Start at the line containing "obj.data = obj.data.copy()" and stop at the line containing "scene.cycles.glossy_bounces = clear_bounces"; copy those lines exactly, both ends included, and no others.

start Given data

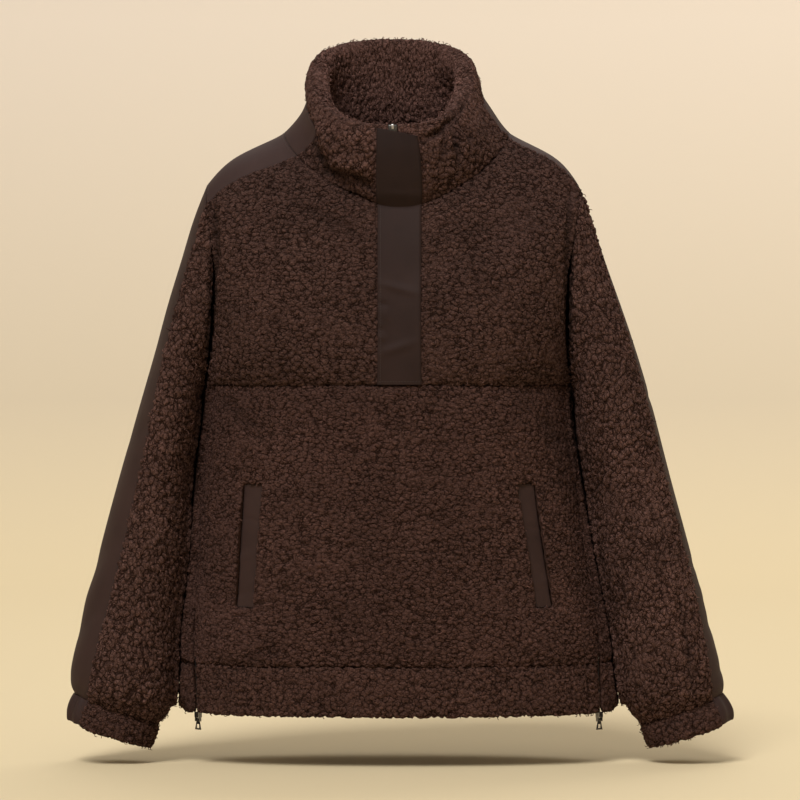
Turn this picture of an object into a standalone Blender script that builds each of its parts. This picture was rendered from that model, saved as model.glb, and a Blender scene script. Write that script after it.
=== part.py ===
"""Quarter-zip sherpa fleece, filled out as if worn, built panel by panel.

The wearer faces -Y, so the wearer's left is +X. The origin lies between the shoulders, at the
level of the neck seam. Each cloth piece is a block of cells of one shared grid of seam lines,
given its real thickness, so that neighbours meet along the same seam.
"""

import math

import bmesh
import bpy
import numpy as np
from mathutils import Matrix, Vector

MM = 0.001  # tables are in millimetres, the model is in metres

# Cloth
SEAM_HALF_GAP = 0.17  # each piece stops this far from the seam line
COLLAR_SEAM_HALF_GAP = 0.25
FUR = 8.0  # sherpa: knitted backing and pile
FUR_AT_SEAM = 5.0  # pile pressed down where it is sewn
FUR_UNDER_FLY = 6.0
WOVEN = 2.0
FLY = 2.2
FLY_LIFT = 1.4  # the fly's top end stands off the collar
WELT = 3.5
LAY_ON = 0.3  # a piece that lies on another starts this far above it

# Zips
CHAIN_HALF_WIDTH = 3.0
CHAIN_THICK = 3.0
CHAIN_HALF_SLOT = 3.3
SLIDER_HALF_SLOT = 5.5
ZIP_X = -3.5  # the front zip lies a little to the wearer's right of the fly's middle
FLY_EDGE = {1: 24.0, -1: 25.3}  # from the centre line, wearer's left and right
FLY_STEP = 4.5  # the pile stands up again this far outside the fly

# Seam grid: cells from centre front to centre back on one side
FRONT_CELLS, SIDE_CELLS, BACK_CELLS = 9, 8, 7
HALF = FRONT_CELLS + SIDE_CELLS + BACK_CELLS
COLUMNS = 2 * HALF
EDGE_FRONT, EDGE_BACK = FRONT_CELLS, FRONT_CELLS + SIDE_CELLS
WELT_COLUMN = 6
UNDERARM_COLUMN = 20  # the sleeve's seam, counting round from the strip's back edge

# Rows of the grid from hem to neck
LOWER_Z = (-640, -632, -594, -586, -578, -550, -522, -488, -453, -419, -384, -350, -316, -284, -275)
BAND_ROW, WELT_LOW_ROW, WELT_HIGH_ROW = 3, 6, 10
CHEST_ROW = len(LOWER_Z) - 1
UNDERARM_DROP = {CHEST_ROW - 1: 21.0, CHEST_ROW - 2: 11.0, CHEST_ROW - 3: 3.0}
ARMHOLE_STEPS = (0, 0.035, 0.165, 0.30, 0.44, 0.58, 0.72, 0.86, 1.0)
SHOULDER_ROW = CHEST_ROW + len(ARMHOLE_STEPS) - 1
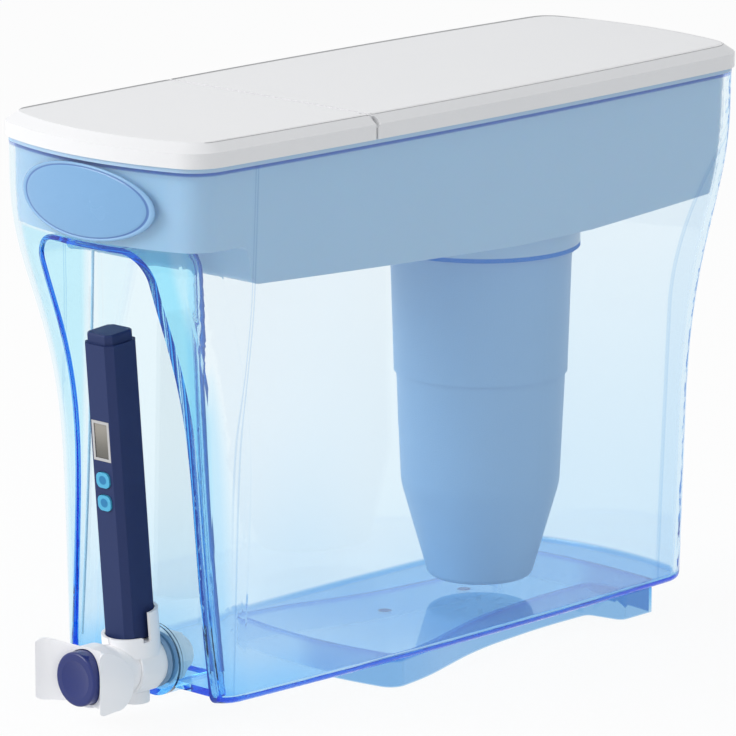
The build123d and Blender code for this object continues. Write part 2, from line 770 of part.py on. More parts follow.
def return_spring():
    """Coil spring between the bulkhead and the button."""
    front_y = button_face_y + button_dish + button_wall + spring_wire_radius + spring_end_gap
    rear_y = bulkhead_front_y - spring_wire_radius - spring_end_gap
    length = rear_y - front_y
    path = Helix(pitch=length / spring_turns, height=length, radius=spring_radius)
    section = Plane(origin=path @ 0, z_dir=path % 0) * RegularPolygon(spring_wire_radius, spring_wire_sides)
    coil = sweep(section, path=path)
    return Pos(0, front_y, tap_axis_z) * Rot(-90, 0, 0) * coil


def meter_place():
    """Place of the meter's foot, with local +Z up along the leaning meter and local -Y to the front."""
    lean = math.radians(meter_lean)
    return Plane((0, meter_foot_y, meter_foot_z), x_dir=(1, 0, 0), z_dir=(0, -math.sin(lean), math.cos(lean))).location


def meter_bar(low, high, inset=0.0):
    """Chamfered bar of the meter's section, or a smaller one, between two distances from its foot."""
    section = Rectangle(meter_width - 2 * inset, meter_depth - 2 * inset)
    section = chamfer(section.vertices(), meter_chamfer - inset / 2)
    return Pos(0, 0, low) * extrude(section, high - low)


def probe_cap():
    """Cap over the probes, open at its top."""
    cap = meter_bar(0, meter_seam)
    cap = chamfer(cap.edges().group_by(Axis.Z)[0], probe_cap_chamfer)
    return meter_place() * (cap - meter_bar(meter_wall, meter_seam + past, meter_wall))


def probe_offsets():
    """Places of the two probes across the meter."""
    return [(-probe_spacing / 2, 0), (probe_spacing / 2, 0)]


def neck_bottom():
    """Lower end of the casing's neck, inside the cap."""
    return meter_seam - meter_neck_length


def key_form(name, grow, depth):
    """Rounded block of a key at the casing's front, or its well, from the key's face inwards."""
    shape = RectangleRounded(key_width + 2 * grow, key_height + 2 * grow, key_corner + grow)
    front = Plane.XZ.offset(meter_depth / 2 + key_rise)
    return extrude(front * (Pos(0, key_middles[name]) * shape), -depth)


def display_form(inset, depth, start=0.0):
    """Block of the display's outline at the casing's front, from start to start + depth inwards."""
    shape = Rectangle(display_width - 2 * inset, display_height - 2 * inset)
    front = Plane.XZ.offset(meter_depth / 2 - start)
    return extrude(front * (Pos(0, display_middle) * shape), -depth)


def meter_casing():
    """Hollow pen body with wells for the display and the keys, and a neck that plugs into the cap."""
    casing = meter_bar(meter_seam, meter_casing_top)
    casing = casing + meter_bar(neck_bottom(), meter_seam + past, meter_wall + meter_fit)
    casing = casing - meter_bar(meter_seam + meter_floor, meter_casing_top + past, meter_cavity_wall)
    casing = casing - display_form(0, display_depth)
    for name in key_middles:
        casing = casing - key_form(name, key_gap, meter_cavity_wall + key_rise + past)
    for x, y in probe_offsets():
        low = neck_bottom() - past
        casing = casing - Pos(x, y, low) * extrude(Circle(probe_radius), probe_top() - low)
    return meter_place() * casing


def probe_top():
    """Upper end of the probes, inside the casing's floor."""
    return meter_seam + meter_floor - probe_cover


def meter_probes():
    """Two metal pins held in the neck."""
    low = probe_top() - probe_length
    pins = [Pos(x, y, low) * extrude(Circle(probe_radius), probe_length) for x, y in probe_offsets()]
    return Compound(children=[s for pin in pins for s in (meter_place() * pin).solids()])


def battery_cap():
    """Top cap with a plug that enters the casing."""
    cap = meter_bar(meter_casing_top, meter_casing_top + battery_cap_height, battery_cap_step)
    cap = chamfer(cap.edges().group_by(Axis.Z)[-1], battery_cap_chamfer)
    plug = meter_bar(meter_casing_top - battery_cap_plug, meter_casing_top + past, meter_cavity_wall + meter_fit)
    return meter_place() * (cap + plug)


def display_bezel():
    """Silver frame around the screen."""
    frame = display_form(meter_fit / 2, display_depth)
    return meter_place() * (frame - display_form(display_border, display_depth + 2 * past, -past))


def display_screen():
    """Grey screen inside the frame."""
    start = display_depth - display_screen_depth
    return meter_place() * display_form(display_border + meter_fit / 2, display_screen_depth, start)


def meter_key(name):
    """One press key in its well."""
    return meter_place() * key_form(name, 0, key_thickness)


def board_top():
    """Upper end of the circuit board, under the cells."""
    return meter_casing_top - battery_cap_plug - meter_fit - 2 * cell_height - meter_fit


def circuit_board():
    """Board behind the display and the keys."""
    low = meter_seam + meter_floor + meter_fit
    width = meter_width - 2 * meter_cavity_wall - 2 * meter_fit
    board = extrude(Pos(0, -board_offset) * Rectangle(width, board_thickness), board_top() - low)
    return meter_place() * Pos(0, 0, low) * board


def button_cells():
    """Two cells stacked under the top cap."""
    cells = extrude(Circle(cell_radius), 2 * cell_height)
    return meter_place() * Pos(0, 0, board_top() + meter_fit) * cells


def meter_holder():
    """Cup with a low front lip and a tall back, on a clip that snaps over the tap's barrel."""
    outer_radius = cup_inner_radius + cup_wall
    cup = Pos(0, 0, -cup_skirt) * extrude(Circle(outer_radius), cup_skirt + cup_front_height)
    back = extrude(Circle(outer_radius), cup_back_height) & slab((-reach, 0, 0), (reach, reach, reach))
    pocket = Pos(0, 0, -cup_floor_gap) * extrude(Circle(cup_inner_radius), cup_back_height + past)
    notch = slab((-reach, -cup_notch_width, -cup_floor_gap), (reach, 0, reach))
    cup = meter_place() * (cup + back)
    cup = cup & slab((-reach, -reach, tap_axis_z + tap_body_radius / 2), (reach, reach, reach))
    clip_inner = tap_body_radius + clip_gap
    clip = rod_y(clip_inner + clip_wall, spout_y - clip_front_length, spout_y + clip_rear_length)
    holder = cup + clip - meter_place() * (pocket + notch)
    holder = holder - rod_y(clip_inner, -reach, body_seat_y + past)
    holder = holder - rod_y(outer_washer_radius + clip_gap, body_seat_y - clip_gap, 0)
    opening = spout_radius + clip_wall / 2
    holder = holder - slab((-opening, -reach, 0), (opening, reach, tap_axis_z))
    hole = Pos(0, meter_foot_y - outer_radius, tap_axis_z + tap_body_radius) * Cylinder(drain_hole_radius, reach / 4)
    return holder - hole


pieces = {
    "tank_body": tank_body,
    "tank_foot": tank_foot,
    "front_badge": front_badge,
    "upper_reservoir": upper_reservoir,
    "lid_rear": lid_rear,
    "lid_flap": lid_flap,
    "hinge_pins": hinge_pins,
    "filter_gasket": filter_gasket,
    "filter_upper_shell": filter_upper_shell,
    "filter_lower_shell": filter_lower_shell,
    "filter_screen": filter_screen,
    "flow_spreader": flow_spreader,
    "carbon_bed": carbon_bed,
    "resin_bed": resin_bed,
    "outlet_membrane": outlet_membrane,
    "tap_body": tap_body,
    "outer_washer": outer_washer,
    "inner_washer": inner_washer,
    "tap_nut": tap_nut,
    "push_button": push_button,
    "valve_stem": valve_stem,
    "valve_seal": valve_seal,
    "return_spring": return_spring,
    "meter_holder": meter_holder,
    "probe_cap": probe_cap,
    "meter_casing": meter_casing,
    "meter_probes": meter_probes,
    "battery_cap": battery_cap,
    "display_bezel": display_bezel,
    "display_screen": display_screen,
    "circuit_board": circuit_board,
    "button_cells": button_cells,
}

os.makedirs("parts", exist_ok=True)
for name, make in pieces.items():
    export_step(make(), f"parts/{name}.step")
for name in key_middles:
    export_step(meter_key(name), f"parts/{name}.step")
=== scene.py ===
import math

import bmesh
import bpy
from mathutils import Matrix, Vector
from mathutils.bvhtree import BVHTree


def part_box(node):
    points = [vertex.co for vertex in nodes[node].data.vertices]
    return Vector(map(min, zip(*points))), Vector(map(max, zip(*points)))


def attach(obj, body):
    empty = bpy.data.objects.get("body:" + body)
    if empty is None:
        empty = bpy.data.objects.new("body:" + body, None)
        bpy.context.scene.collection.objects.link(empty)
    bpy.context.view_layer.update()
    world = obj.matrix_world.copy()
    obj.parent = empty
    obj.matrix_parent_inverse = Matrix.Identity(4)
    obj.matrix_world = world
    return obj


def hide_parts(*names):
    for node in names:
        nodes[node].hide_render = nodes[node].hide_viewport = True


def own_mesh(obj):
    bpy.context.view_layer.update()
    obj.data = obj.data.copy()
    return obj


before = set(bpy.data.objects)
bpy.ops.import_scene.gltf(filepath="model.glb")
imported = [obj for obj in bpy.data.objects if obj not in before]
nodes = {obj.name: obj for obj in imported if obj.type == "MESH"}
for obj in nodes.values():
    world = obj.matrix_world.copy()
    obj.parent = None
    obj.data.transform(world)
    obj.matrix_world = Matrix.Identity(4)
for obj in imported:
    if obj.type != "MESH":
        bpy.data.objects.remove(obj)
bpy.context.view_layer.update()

# Camera: a long lens, a little above the lid, that looks at the front corner
# between the tap end and the long side.
scene = bpy.context.scene


def add_object(name, data):
    """Puts a new object into the scene."""
    thing = bpy.data.objects.new(name, data)
    scene.collection.objects.link(thing)
    return thing


camera_place = Vector((1.9265, -2.0047, 0.7690))
camera_back = Vector((0.6760, -0.7024, 0.2226)).normalized()
camera_level = Vector((0.7205, 0.6934, 0.0)).normalized()
camera_up = camera_back.cross(camera_level).normalized()
camera_right = camera_up.cross(camera_back)
camera_turn = Matrix((camera_right, camera_up, camera_back)).transposed().to_4x4()
camera_data = bpy.data.cameras.new("camera")
camera_data.lens = 305.2
camera_data.sensor_width = 36.0
camera_data.sensor_height = 36.0
camera_data.sensor_fit = "HORIZONTAL"
camera_data.clip_end = 60.0
camera = add_object("camera", camera_data)
camera.matrix_world = Matrix.Translation(camera_place) @ camera_turn
scene.camera = camera
scene.view_settings.view_transform = "Standard"
# a ray meets many faces of clear plastic before it leaves the tank
clear_bounces = 24
scene.cycles.max_bounces = clear_bounces
scene.cycles.transmission_bounces = clear_bounces
scene.cycles.glossy_bounces = clear_bounces


# Studio: a plain white sweep under the dispenser. The floor is matt card that
# keeps the soft shadow, and the room around it is white.
def feed(tree, socket, value):
    """Gives a node's input another node's output, a plain colour, or a number."""
    if isinstance(value, bpy.types.NodeSocket):
        tree.links.new(value, socket)
    elif isinstance(value, tuple):
        socket.default_value = (*value, 1.0)
    else:
        socket.default_value = value


def add_node(tree, kind, values=(), **settings):
    """Adds a shader node with these settings, and feeds its inputs by name."""
    node = tree.nodes.new("ShaderNode" + kind)
    for name, setting in settings.items():
        setattr(node, name, setting)
    for name, value in dict(values).items():
        feed(tree, node.inputs[name], value)
    return node


def calculate(tree, operation, *numbers):
    """Result of a Math node. Each number may be a socket or a plain number."""
    node = add_node(tree, "Math", operation=operation)
    for socket, number in zip(node.inputs, numbers):
        feed(tree, socket, number)
    return node.outputs[0]


def mix_shader(tree, share, first, second):
    """Mix Shader node that goes from the first to the second as the share rises."""
    mix = add_node(tree, "MixShader", {"Fac": share})
    tree.links.new(first, mix.inputs[1])
    tree.links.new(second, mix.inputs[2])
    return mix


def looked_at(tree):
    """1 for a ray that looks at the studio, also through glass or by a gloss, and 0 for one that gathers light."""
    path = add_node(tree, "LightPath").outputs
    seen = calculate(tree, "MAXIMUM", path["Is Camera Ray"], path["Is Transmission Ray"])
    return calculate(tree, "MAXIMUM", seen, path["Is Glossy Ray"])


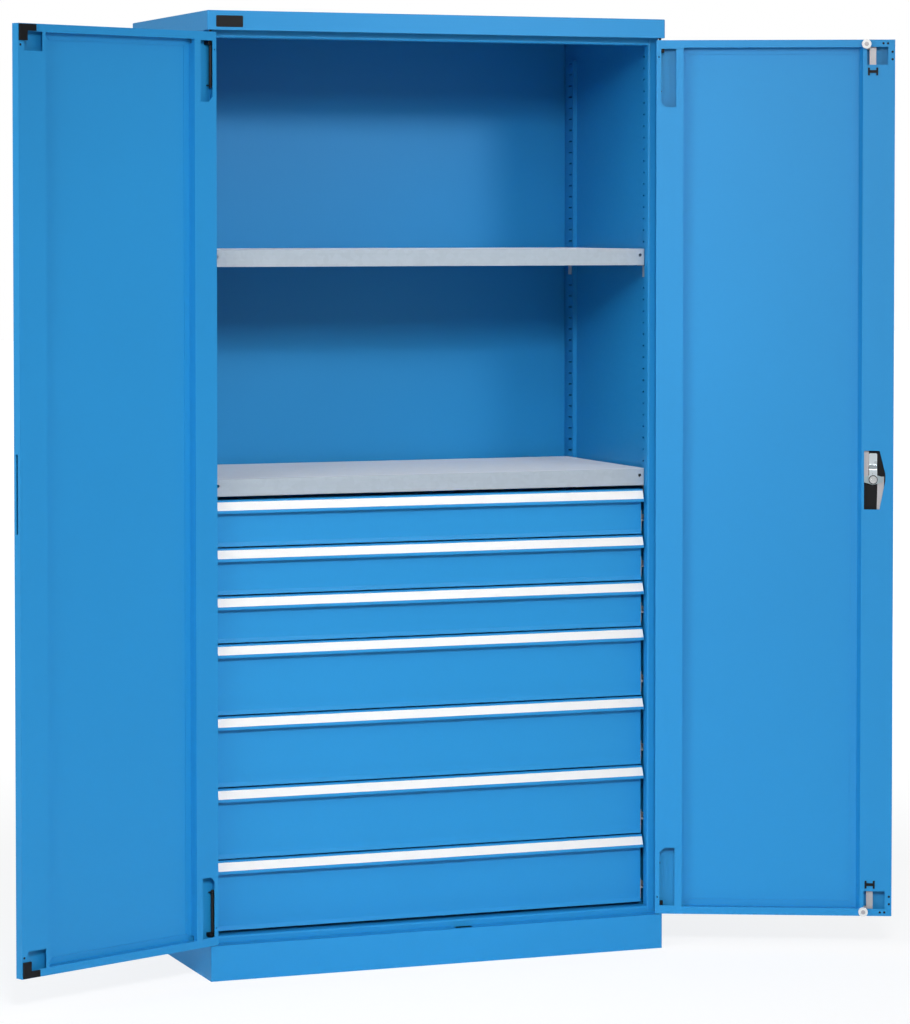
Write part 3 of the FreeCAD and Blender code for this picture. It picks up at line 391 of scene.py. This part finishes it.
def spangle_group():
    """The crystals of galvanised sheet: each has its own tone and gloss."""
    net, given, place = open_group("Zinc Spangle", ("Cell Scale", "Float", 90.0))
    warp = net.noise(place, scale=60.0, detail=1.0, output="Color")
    bent = net.vector("MULTIPLY_ADD", warp, SPANGLE_WARP, place)["Vector"]
    cells = net.node("ShaderNodeTexVoronoi", Vector=bent, Scale=given["Cell Scale"])
    tone, gloss, height = net.node("ShaderNodeSeparateColor", Color=cells.outputs["Color"]).outputs
    toned = net.toned(given["Colour"], tone, darkest=0.97, lightest=1.03)
    return close_group(net, toned, net.around(given["Roughness"], gloss, width=0.06), height)


def drawn_group():
    """Fine lines of a drawn or brushed metal, along one axis."""
    net, given, place = open_group("Drawn Metal", ("Stretch", "Vector", (900.0, 900.0, 30.0)))
    stretched = net.vector("MULTIPLY", place, given["Stretch"])["Vector"]
    lines = net.noise(stretched, scale=1.0, detail=2.0)
    patch = net.noise(place, scale=45.0, detail=2.0)
    toned = net.toned(given["Colour"], lines, darkest=0.88, lightest=1.08)
    return close_group(net, toned, net.around(given["Roughness"], patch, width=0.2), lines)


def moulded_group():
    """The fine erosion grain of moulded plastic."""
    net, given, place = open_group("Moulded Plastic", ("Grain Scale", "Float", 1100.0),
                                   ("Darkest", "Float", 0.92), ("Lightest", "Float", 1.08))
    grain = net.noise(place, scale=given["Grain Scale"], detail=2.0)
    slow = net.noise(place, scale=35.0, detail=1.0)
    toned = net.toned(given["Colour"], slow, given["Darkest"], given["Lightest"])
    return close_group(net, toned, net.around(given["Roughness"], grain, width=0.16), grain)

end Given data

→ Output of the exercise
    obj.data = obj.data.copy()
    return obj


before = set(bpy.data.objects)
bpy.ops.import_scene.gltf(filepath="model.glb")
imported = [obj for obj in bpy.data.objects if obj not in before]
nodes = {obj.name: obj for obj in imported if obj.type == "MESH"}
for obj in nodes.values():
    world = obj.matrix_world.copy()
    obj.parent = None
    obj.data.transform(world)
    obj.matrix_world = Matrix.Identity(4)
for obj in imported:
    if obj.type != "MESH":
        bpy.data.objects.remove(obj)
bpy.context.view_layer.update()

# Camera: a long lens, a little above the lid, that looks at the front corner
# between the tap end and the long side.
scene = bpy.context.scene


def add_object(name, data):
    """Puts a new object into the scene."""
    thing = bpy.data.objects.new(name, data)
    scene.collection.objects.link(thing)
    return thing


camera_place = Vector((1.9265, -2.0047, 0.7690))
camera_back = Vector((0.6760, -0.7024, 0.2226)).normalized()
camera_level = Vector((0.7205, 0.6934, 0.0)).normalized()
camera_up = camera_back.cross(camera_level).normalized()
camera_right = camera_up.cross(camera_back)
camera_turn = Matrix((camera_right, camera_up, camera_back)).transposed().to_4x4()
camera_data = bpy.data.cameras.new("camera")
camera_data.lens = 305.2
camera_data.sensor_width = 36.0
camera_data.sensor_height = 36.0
camera_data.sensor_fit = "HORIZONTAL"
camera_data.clip_end = 60.0
camera = add_object("camera", camera_data)
camera.matrix_world = Matrix.Translation(camera_place) @ camera_turn
scene.camera = camera
scene.view_settings.view_transform = "Standard"
# a ray meets many faces of clear plastic before it leaves the tank
clear_bounces = 24
scene.cycles.max_bounces = clear_bounces
scene.cycles.transmission_bounces = clear_bounces
scene.cycles.glossy_bounces = clear_bounces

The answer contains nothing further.